In March 2015, one astronaut and one cosmonaut will launch from Kazakhstan to spend one year living and working in space aboard the International Space Station.


NASA astronaut Scott Kelly and Russian Federal Space Agency cosmonaut Mikhail Kornienko, will launch atop a Soyuz rocket from the Baikonur Cosmodrome in Kazakhstan along with fellow cosmonaut Gennady Padalka, scheduled for March 2015. Kelly and Kornienko will live aboard the orbiting complex for one year, before returning to Earth in 2016.


The one year mission will allow scientists to see how the human body will adapt to the microgravity living and working conditions found aboard the ISS, as well as examining the psychological effects of living off the planet for one year.  The scientific community will also be carefully watching how Kelly and Kornienko re-adapt to life back on Earth after spending a year in low-Earth orbit. Changes in vision are just one of the many side effects that have been observed in some astronauts returning from long-duration spaceflights, and researchers want to learn more about its root causes and develop countermeasures to minimize this risk.

The duo will also have to combat bone and muscle loss (which happens to every astronaut when they fly in space for several months) by exercising for 2.5 hours each day, using the station’s treadmills, bike machine known as CEVIS(stands for Cycle Ergometer with Vibration Isolation and Stabilization System) and a weights machine called ARED(stands for Advanced Resistive Exercise Device). For a six month mission, astronauts can lose up to 15% muscle volume.

Just in case you were wondering, this will not be the first time human beings will be sent into orbit for a year-long mission.

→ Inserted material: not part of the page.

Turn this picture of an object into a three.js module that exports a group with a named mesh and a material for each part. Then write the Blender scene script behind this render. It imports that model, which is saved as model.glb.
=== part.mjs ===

In 1994, cosmonaut Valeri Polyakov spent over 437 days living aboard the Russian space station Mir, before returning to Earth in 1995. Despite suffering from a clear decline in morale for the first two months of his mission, Polyakov was able to regain his pre-flight mood for the rest of the mission.

Upon returning to Earth in his Soyuz capsule after a successful mission, Polyakov decided he would rather walk the small distance from his spacecraft to a nearby reclining chair, demonstrating that humans would be able to walk on the surface of Mars after several weightless months in transit from Earth. This extra-long duration mission showed that the human body could deal with the strains and stresses of living in space for such an extended period of time. However, Kelly and Kornienko will be the first space farers to spend a year living on the International Space Station.
Recently I began asking astronauts who have spent time living and working aboard the ISS about the one year mission, and what they thought the biggest challenges will be for Kelly and Kornienko.

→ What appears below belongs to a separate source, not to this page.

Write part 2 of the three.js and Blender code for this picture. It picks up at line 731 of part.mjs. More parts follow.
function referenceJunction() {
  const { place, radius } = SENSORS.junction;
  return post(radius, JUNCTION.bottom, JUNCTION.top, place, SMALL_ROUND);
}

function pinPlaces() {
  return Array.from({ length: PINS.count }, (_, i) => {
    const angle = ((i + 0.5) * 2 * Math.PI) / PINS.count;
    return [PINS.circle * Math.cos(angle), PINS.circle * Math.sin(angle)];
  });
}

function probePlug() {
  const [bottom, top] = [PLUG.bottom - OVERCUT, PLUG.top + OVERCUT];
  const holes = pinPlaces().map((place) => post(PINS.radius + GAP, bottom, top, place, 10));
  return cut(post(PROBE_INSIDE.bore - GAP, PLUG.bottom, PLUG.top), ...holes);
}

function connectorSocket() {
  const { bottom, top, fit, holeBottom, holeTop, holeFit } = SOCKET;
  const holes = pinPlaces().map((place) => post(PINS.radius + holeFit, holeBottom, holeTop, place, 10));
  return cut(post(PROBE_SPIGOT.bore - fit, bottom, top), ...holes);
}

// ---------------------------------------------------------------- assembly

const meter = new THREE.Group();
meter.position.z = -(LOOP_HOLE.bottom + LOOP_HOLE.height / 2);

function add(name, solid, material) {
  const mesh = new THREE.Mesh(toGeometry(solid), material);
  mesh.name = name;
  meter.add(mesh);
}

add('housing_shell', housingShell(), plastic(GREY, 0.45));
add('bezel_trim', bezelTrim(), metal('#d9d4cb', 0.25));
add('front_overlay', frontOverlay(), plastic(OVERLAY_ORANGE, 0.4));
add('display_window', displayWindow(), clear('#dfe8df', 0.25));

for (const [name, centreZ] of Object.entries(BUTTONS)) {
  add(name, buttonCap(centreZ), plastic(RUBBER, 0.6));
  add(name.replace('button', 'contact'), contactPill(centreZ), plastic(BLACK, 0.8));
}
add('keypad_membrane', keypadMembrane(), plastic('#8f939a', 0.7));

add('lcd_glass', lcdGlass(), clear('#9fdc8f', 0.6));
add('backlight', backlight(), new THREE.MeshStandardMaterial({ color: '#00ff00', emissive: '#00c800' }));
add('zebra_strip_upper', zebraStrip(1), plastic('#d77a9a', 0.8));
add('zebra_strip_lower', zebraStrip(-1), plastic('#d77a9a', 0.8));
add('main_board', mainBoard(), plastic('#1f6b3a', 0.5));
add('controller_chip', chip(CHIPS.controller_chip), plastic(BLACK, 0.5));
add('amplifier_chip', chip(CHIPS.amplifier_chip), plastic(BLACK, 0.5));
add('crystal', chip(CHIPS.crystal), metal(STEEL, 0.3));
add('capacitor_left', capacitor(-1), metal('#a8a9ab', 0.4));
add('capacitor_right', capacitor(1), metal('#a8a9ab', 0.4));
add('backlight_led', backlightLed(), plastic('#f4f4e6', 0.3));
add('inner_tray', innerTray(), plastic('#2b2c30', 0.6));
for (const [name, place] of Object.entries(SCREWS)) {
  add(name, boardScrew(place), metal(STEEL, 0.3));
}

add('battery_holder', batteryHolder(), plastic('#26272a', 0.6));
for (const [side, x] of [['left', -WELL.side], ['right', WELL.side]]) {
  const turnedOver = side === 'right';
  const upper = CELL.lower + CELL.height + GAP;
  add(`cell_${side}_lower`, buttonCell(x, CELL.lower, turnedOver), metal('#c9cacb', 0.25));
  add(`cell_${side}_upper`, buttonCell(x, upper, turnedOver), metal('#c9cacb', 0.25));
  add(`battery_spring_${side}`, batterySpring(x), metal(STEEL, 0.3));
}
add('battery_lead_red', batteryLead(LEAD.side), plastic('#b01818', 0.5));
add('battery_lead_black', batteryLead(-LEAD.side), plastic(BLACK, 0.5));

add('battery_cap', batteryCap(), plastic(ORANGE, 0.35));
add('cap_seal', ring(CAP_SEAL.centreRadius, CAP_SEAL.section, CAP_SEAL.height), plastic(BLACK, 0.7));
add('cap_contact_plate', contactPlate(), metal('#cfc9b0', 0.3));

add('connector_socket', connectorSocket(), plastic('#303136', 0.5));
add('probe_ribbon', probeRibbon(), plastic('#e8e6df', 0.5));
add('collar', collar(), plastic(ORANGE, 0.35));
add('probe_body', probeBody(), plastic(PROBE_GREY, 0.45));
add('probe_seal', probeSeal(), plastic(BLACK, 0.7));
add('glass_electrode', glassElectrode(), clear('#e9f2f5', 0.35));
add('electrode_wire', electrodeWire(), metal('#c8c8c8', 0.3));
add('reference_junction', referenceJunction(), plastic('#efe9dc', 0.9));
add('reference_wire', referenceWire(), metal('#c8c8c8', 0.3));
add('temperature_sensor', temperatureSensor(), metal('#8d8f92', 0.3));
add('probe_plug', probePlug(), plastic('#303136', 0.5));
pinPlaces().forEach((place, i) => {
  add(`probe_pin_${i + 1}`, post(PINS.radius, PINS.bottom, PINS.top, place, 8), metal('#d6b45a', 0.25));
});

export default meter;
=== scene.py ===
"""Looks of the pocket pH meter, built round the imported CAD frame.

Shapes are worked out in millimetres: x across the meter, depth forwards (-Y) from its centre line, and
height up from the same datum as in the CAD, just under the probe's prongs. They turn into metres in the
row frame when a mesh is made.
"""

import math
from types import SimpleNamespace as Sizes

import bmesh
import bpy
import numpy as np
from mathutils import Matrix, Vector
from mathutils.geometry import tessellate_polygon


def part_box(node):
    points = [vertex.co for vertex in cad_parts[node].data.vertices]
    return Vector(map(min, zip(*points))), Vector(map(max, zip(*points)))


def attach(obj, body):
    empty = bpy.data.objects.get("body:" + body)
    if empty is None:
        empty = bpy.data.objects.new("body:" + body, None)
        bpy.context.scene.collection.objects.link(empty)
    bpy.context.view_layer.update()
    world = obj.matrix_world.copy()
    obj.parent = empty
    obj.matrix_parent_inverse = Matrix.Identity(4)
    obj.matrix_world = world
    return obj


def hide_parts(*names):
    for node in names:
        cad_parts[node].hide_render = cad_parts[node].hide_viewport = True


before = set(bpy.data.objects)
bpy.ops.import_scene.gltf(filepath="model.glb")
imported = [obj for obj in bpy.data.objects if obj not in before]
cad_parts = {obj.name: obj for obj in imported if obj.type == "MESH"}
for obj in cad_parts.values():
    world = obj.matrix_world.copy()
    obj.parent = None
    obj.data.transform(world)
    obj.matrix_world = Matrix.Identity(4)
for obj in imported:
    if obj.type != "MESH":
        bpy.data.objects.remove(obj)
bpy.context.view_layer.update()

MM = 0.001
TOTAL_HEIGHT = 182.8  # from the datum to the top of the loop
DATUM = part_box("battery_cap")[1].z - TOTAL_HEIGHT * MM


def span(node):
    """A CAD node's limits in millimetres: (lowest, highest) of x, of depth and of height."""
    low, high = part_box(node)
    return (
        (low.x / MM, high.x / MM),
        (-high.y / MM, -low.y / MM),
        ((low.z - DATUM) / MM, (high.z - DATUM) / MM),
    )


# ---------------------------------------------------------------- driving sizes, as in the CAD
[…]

ESA astronaut and Expedition 26/27 Flight Engineer Paolo Nespoli, who spent six months living on the ISS in 2010 & 2011, told me that now is a good time to an attempt a mission of this nature:

 “I feel we need to know more about what happens to the body and what happens to the mind when you stay in space for a long time, so I think that now is a good time and I think we should do it.”

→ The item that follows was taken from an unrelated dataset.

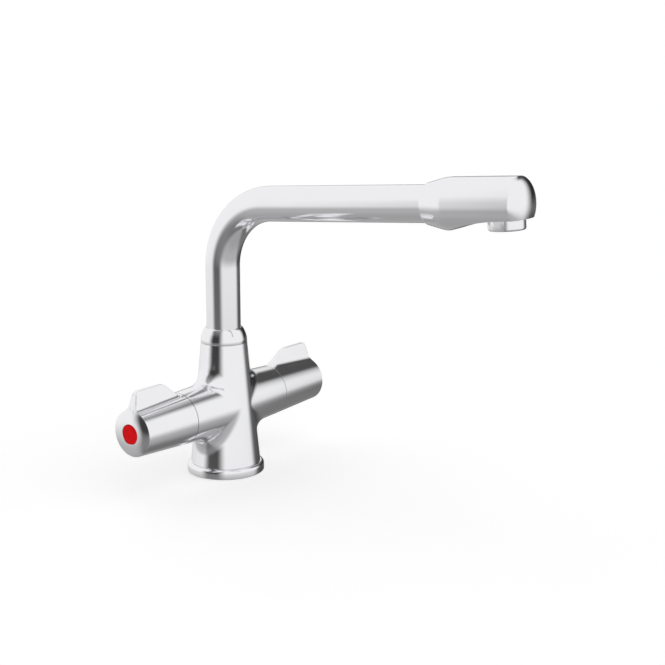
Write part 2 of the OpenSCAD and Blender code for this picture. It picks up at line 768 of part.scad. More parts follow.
// Coloured disc pressed into the end of a handle.
module index(side) {
    r = index_d / 2;
    edge = 0.4;
    at_arm(side) rotate_extrude()
        polygon([[0, index_at], [r, index_at], [r, index_at + index_t - edge],
                 [r - edge, index_at + index_t], [0, index_at + index_t]]);
}

body();
base_ring();
base_seal();
spout_collar();
spout_bearing_ring();
spout_thrust_washer();
spout_tube();
spout_spigot();
spout_orings();
spout_nose();
nose_oring();
aerator_housing();
aerator_washer();
aerator_mesh();
aerator_insert();
valve_gasket(HOT);  // hot_valve_gasket
valve_housing(HOT);  // hot_valve_housing
seat_seal(HOT);  // hot_seat_seal
fixed_disc(HOT);  // hot_fixed_disc
moving_disc(HOT);  // hot_moving_disc
spindle(HOT);  // hot_spindle
spindle_oring(HOT);  // hot_spindle_oring
spindle_clip(HOT);  // hot_spindle_clip
handle(HOT);  // hot_handle
handle_screw(HOT);  // hot_handle_screw
color("red") index(HOT);  // hot_index
valve_gasket(COLD);  // cold_valve_gasket
valve_housing(COLD);  // cold_valve_housing
seat_seal(COLD);  // cold_seat_seal
fixed_disc(COLD);  // cold_fixed_disc
moving_disc(COLD);  // cold_moving_disc
spindle(COLD);  // cold_spindle
spindle_oring(COLD);  // cold_spindle_oring
spindle_clip(COLD);  // cold_spindle_clip
handle(COLD);  // cold_handle
handle_screw(COLD);  // cold_handle_screw
color("blue") index(COLD);  // cold_index
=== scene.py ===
import math

import bmesh
import bpy
import numpy as np
from mathutils import Matrix, Vector


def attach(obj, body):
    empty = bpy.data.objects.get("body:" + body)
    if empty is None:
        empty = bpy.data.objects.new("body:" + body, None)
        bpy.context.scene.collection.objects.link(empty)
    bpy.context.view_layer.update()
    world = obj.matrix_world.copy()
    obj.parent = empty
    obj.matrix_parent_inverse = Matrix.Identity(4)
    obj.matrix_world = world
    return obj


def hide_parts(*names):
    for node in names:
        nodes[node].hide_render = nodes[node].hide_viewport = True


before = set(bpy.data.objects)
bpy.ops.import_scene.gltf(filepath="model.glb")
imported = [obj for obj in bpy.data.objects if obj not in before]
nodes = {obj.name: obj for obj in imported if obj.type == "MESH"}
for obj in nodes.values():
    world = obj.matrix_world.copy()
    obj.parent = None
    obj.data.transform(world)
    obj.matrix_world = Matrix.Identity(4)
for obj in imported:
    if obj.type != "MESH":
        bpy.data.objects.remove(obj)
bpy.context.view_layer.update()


# Camera
# Stands to the left of the user's side, a little above the spout's middle, as the photograph does,
# and takes in the photograph's square frame.
photo_width = 665
focal_pixels = 1500
film_width = 36.0
camera_far = 0.9121
aim = Vector((0.0, -0.08793, 0.10379))
back = Vector((-0.7768, -0.5893, 0.2223)).normalized()
lens = bpy.data.cameras.new("camera")
lens.sensor_width = film_width
lens.lens = film_width * focal_pixels / photo_width
lens.clip_end = 500
camera = bpy.data.objects.new("camera", lens)
camera.location = aim + back * camera_far
camera.rotation_euler = back.to_track_quat("Z", "Y").to_euler()
bpy.context.scene.collection.objects.link(camera)
bpy.context.scene.camera = camera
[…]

Nespoli went on to mention that the technology we have on the space station is far superior to what Polyakov had at his disposal on Mir, and how it will be easier to connect with family friends and Mission Control teams all over the world.

“There was a Russian cosmonaut who stayed in space for well over a year, so the Russians have done this in a more restricted and confined environment than what is today space station, where we have internet, telephone, teleconference capabilities so we can talk to Mission Control whenever we want”.

I also asked Doug Wheelock, who, like Nespoli, lived aboard the ISS alongside Scott Kelly, about his thoughts on the upcoming mission, and what challenges would be faced by the one year crew. He went on to say that the biggest obstacles would be dealing with the mental stresses of living off the planet for such a long time:

“I think the greatest challenge will be managing the physiology & psychology of isolation, emotion, & senses… it is critical to stay in the moment”.

Finally, I recently spoke with Expedition 35/36 Flight Engineer Chris Cassidy, who returned from the International Space Station back in September 2013, about his thoughts on the one year mission:

“In my experience on coming home day, as we were closing the hatch I thought to myself “What would I think if I was halfway done right now? How would I feel? What would I need? To be honest I felt a little accumulative fatigue- when you’re living at your workplace, and you can’t shut the door to work and go home in the evening and kick back and watch Monday Night Football- you’re there all the time and it eventually catches up to you”.


Cassidy, who completed a total of three spacewalks, or EVAs, during his most recent flight, also had a few ideas regarding how the crew doesn’t become fatigued with the heavy workload that comes with living aboard the orbiting outpost, suggesting a longer weekend from time to time in the second half of the mission:

“I think my recommendation would be in months 7 through 12, the second half of the year is to have a three day weekend every month because you really need a good recharge. Sunday is a really good day to have a recharge, and to have an extra Sunday thrown in the mix every now and then would go a long way”.

All in all, it appears that everyone in science and space exploration fields are confident about the one year mission. Both Kelly and Kornienko have lived aboard the ISS before, so it’s fair to say that we have a very experienced crew on our hands, logging a total of 356 days in space between them.

It is hoped that data recorded from this 2015 mission will assist teams on the ground in their understanding of the effects of long terms weightlessness on the body, and what it may be like for humans if they were sent on a mission to Mars in the future. After Kelly and Kornienko return to Earth in 2016, we will no doubt, be one small step closer to the human exploration of the Red Planet.